A denúncia do STARQ está a originar várias reacções. José Arnaud, presidente da Associação dos Arqueólogos Portugueses (AAP), informa que enviou na quinta-feira “um apelo ao sr. director-geral do Património Cultural para que se faça uma revisão do projecto que preveja a conservação integral de todas as estruturas relacionadas com a antiga mesquita”.

 

“Tudo o que ali se conseguir recuperar é precioso. Isto não é um capricho de arqueólogos, é algo que ultrapassa largamente o âmbito arqueológico. Se a DGPC não tomar as atitudes adequadas, vai comprar aqui uma guerra”, avisa Arnaud. “Não nos queremos substituir à DGPC, mas a AAP não deixará de fazer tudo o possível para evitar que desta situação resulte destruição de património.”

 

A intervenção em curso nos claustros resulta de uma parceria entre o Cabido da Sé e a DGPC, a quem compete tomar decisões sobre a empreitada.
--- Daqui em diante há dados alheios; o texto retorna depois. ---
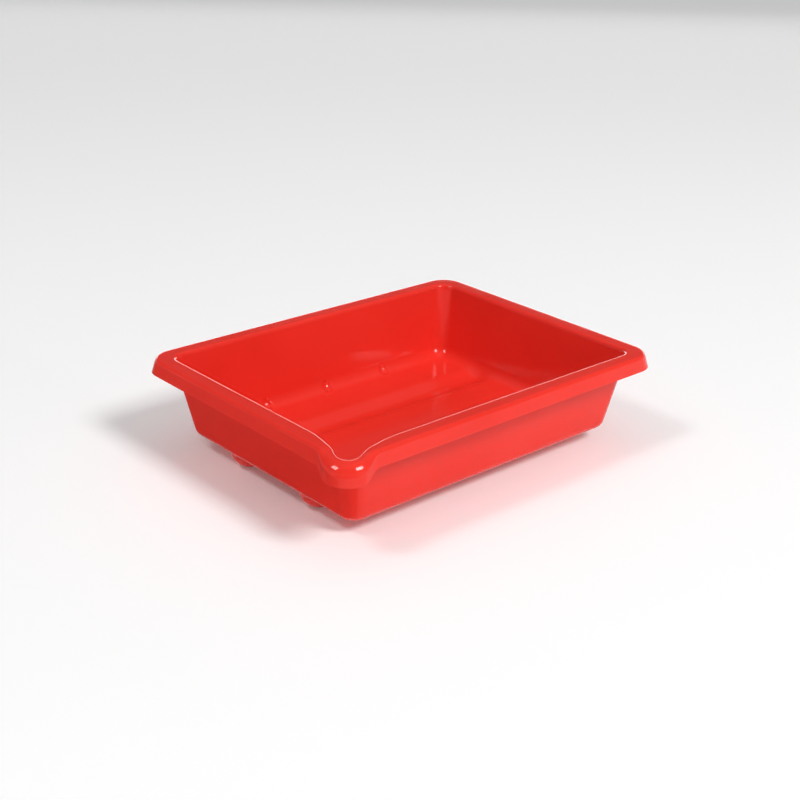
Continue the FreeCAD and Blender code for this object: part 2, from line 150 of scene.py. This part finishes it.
def side_positions(half, marks):
    """Fractions from -1 to 1 along a straight side, close together at the ends and near the marks."""
    want = []
    x = -half
    while x < half - SHORTEST_END:
        want.append(x)
        end = half - abs(x)
        step = FIRST_STEP + STEP_GROWTH * end
        for mark, reach, fine in marks:
            away = max(abs(abs(x) - mark) - reach, 0.0)
            step = min(step, fine + MARK_GROWTH * away)
        x += min(step, LONGEST_STEP)
    want = vec(want + [half])
    want = 0.5 * (want - want[::-1])   # the same from both ends
    return want / half


X_LINES = side_positions(BASE[0] + SLOPE[0] * HEIGHT - BODY_CORNER, DIMPLE_MARKS)
Y_LINES = side_positions(BASE[1] + SLOPE[1] * HEIGHT - BODY_CORNER, CHANNEL_MARKS)


def ring():
    """Stations counter-clockwise: arrays of straight fraction (fx, fy) and outward normal (nx, ny)."""
    stations = []

    def straight_y(sign):              # going up in y on the +X side, and down on the -X side
        for f in sign * Y_LINES[:-1]:
            stations.append((sign, f, sign, 0.0))

    def straight_x(sign):              # going down in x on the +Y side, and up on the -Y side
        for f in -sign * X_LINES[:-1]:
            stations.append((f, sign, 0.0, sign))

    def arc(sx, sy, start):
        for k in range(2 * CORNER_STEPS):
            angle = math.radians(start + 90.0 * k / (2 * CORNER_STEPS))
            stations.append((sx, sy, math.cos(angle), math.sin(angle)))

    straight_y(1)
    arc(1, 1, 0)
    straight_x(1)
    arc(-1, 1, 90)
    straight_y(-1)
    arc(-1, -1, 180)
    straight_x(-1)
    arc(1, -1, 270)
    return vec(stations).T


FX, FY, NX, NY = ring()
COUNT = len(FX)
END = NX ** 2                          # how much a station belongs to the short sides' profile
INNER_R = BODY_CORNER - WALL
INNER_TOP = BASE + SLOPE * HEIGHT - WALL
OUTER_TOP = RIM - FLARE


def along(radius, half):
    """Distance of each station from the middle of the lip's corner, along a loop."""
    quarter = radius * math.pi / 4
    angle = np.degrees(np.arctan2(NY, NX)) % 360
    on_arc = (FX == -1) & (FY == -1) & (angle >= 180) & (angle <= 270)
    distance = np.full(COUNT, 1000.0)
    distance[on_arc] = radius * np.radians(np.abs(angle[on_arc] - 225))
    side_x = (NY == -1) & ~on_arc
    distance[side_x] = quarter + (FX[side_x] + 1) * (half[0] - radius)
    side_y = (NX == -1) & ~on_arc
    distance[side_y] = quarter + (FY[side_y] + 1) * (half[1] - radius)
    return distance


A_IN = along(INNER_R, INNER_TOP)
A_OUT = along(RIM_CORNER, OUTER_TOP)

# the lip's inner edge
SPREAD = LIP_SPREAD * np.clip(1 - (A_IN / LIP_REACH) ** 2, 0, 1) ** 3 + BEAK * bump(A_IN / BEAK_REACH)
RIM_DIP = DIP * bump(A_IN / DIP_REACH)
INNER_ROUNDING = INNER_ROUND + (BEAK_ROUND - INNER_ROUND) * bump(A_IN / BEAK_ROUND_REACH)

# the nose outside it
LONG_PART = np.abs(NY) > np.abs(NX)
STARTS = np.where(LONG_PART, LONG_START, NOSE_START)
ENDS = np.where(LONG_PART, LONG_END, NOSE_END)
PLATEAU = smooth((STARTS - A_OUT) / (STARTS - ENDS))
SWELL = NOSE_SWELL * PLATEAU + NOSE_BEAK * bump(A_OUT / NOSE_BEAK_REACH)
OUT_DIP = NOSE_DIP * bump(A_OUT / STARTS)
LOW_DROP = NOSE_DROP * PLATEAU
OUTER_ROUNDING = OUTER_ROUND + (NOSE_ROUND - OUTER_ROUND) * PLATEAU
LOW_ROUNDING = EDGE_SOFT + NOSE_EDGE_SOFT * PLATEAU


# ---------------------------------------------------------------- rows of the profile
# Each row is a loop: half sizes and heights for the end and side profiles, corner radius, and how far
# the lip or nose moves it outward and down at each station. The rows run from the inside's floor over
# the rim and down the outside.

LEAN = np.arctan(SLOPE)                # how far each wall leans outward from upright
SINE, COSINE = np.sin(LEAN), np.cos(LEAN)
FULL_TURN = math.pi / 2 - LEAN         # from a floor's normal to each wall's
SKIRT_LEAN = math.atan(FLARE / SKIRT)
SKIRT_LOW = TOP - SKIRT
UNDER = TOP - WALL                     # the rim's underside

rows = []


def add_row(half, level, radius, out=0.0, down=0.0):
    """half, level: (end, side) pairs, each a number or one value per station."""
    centre_x = half[0] - radius
    centre_y = half[1] - radius
    x = np.where(np.abs(NX) == 1, half[0] * NX, 0.0)
    x = np.where(np.abs(NY) == 1, FX * centre_x, x)
    y = np.where(np.abs(NY) == 1, half[1] * NY, 0.0)
    y = np.where(np.abs(NX) == 1, FY * centre_y, y)
    on_arc = (np.abs(NX) < 1) & (np.abs(NY) < 1)
    x = np.where(on_arc, FX * centre_x + radius * NX, x)
    y = np.where(on_arc, FY * centre_y + radius * NY, y)
    z = level[0] * END + level[1] * (1 - END)
    rows.append(np.stack([x + out * NX, y + out * NY, z - down + 0 * x], axis=1))


def wall_flare(level):
    """How much of the lip's outward spread the walls have at a height."""
    v = np.clip((level - LIP_ROOT) / (TOP - LIP_ROOT), 0.0, MOST_FLARE)
    return v ** 2


def body_point(level, inset):
    return BASE + SLOPE * (level - DEPTH) - inset


def floor_rounding(level, inset, radius, steps):
    """Half sizes, heights and corner radius of the rows that round a floor into the walls."""
    centre = body_point(level, inset) - radius * np.tan(FULL_TURN / 2)
    for k in range(steps + 1):
        turn = FULL_TURN * k / steps
        half = centre + radius * np.sin(turn)
        z = level + radius * (1 - np.cos(turn))
        corner = BODY_CORNER - inset - radius * float(np.mean(np.sin(FULL_TURN) - np.sin(turn)))
        yield half, z, max(corner, SMALLEST_CORNER)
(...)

Uma eventual nova revisão do projecto está dependente de um pedido desta entidade, que funciona na dependência do Ministério da Cultura, ao arquitecto, que desenhou o núcleo museológico sem saber que estes vestígios ali estavam.

 

Filomena Barros, especialista em História Medieval da Universidade de Évora, tece também duras críticas à tutela e diz que estes achados constituem “património único no contexto português”, uma vez que “vestígios de mesquitas do século XII não temos absolutamente nenhum”. Tratando-se de uma “zona perfeitamente marginal” no vasto território dominado pelos árabes, sobre Lisboa há “pouca documentação” desta época, explica a docente, “daí a importância de vestígios arqueológicos”.

 

“Percebo perfeitamente que haja vestígios materiais que têm de ser destruídos pelas contingências do presente, mas é extremamente desolador sabermos que um conjunto único como este vai ser destruído quando viu a luz por tão pouco tempo”, opina Filomena Barros.

 

As obras na Sé de Lisboa iniciaram-se em Fevereiro de 2018 e deviam ter terminado em Abril de 2019. Tinham um orçamento inicial de 4,1 milhões de euros, proveniente de fundos europeus, do Estado e de um empréstimo bancário contraído pela Igreja.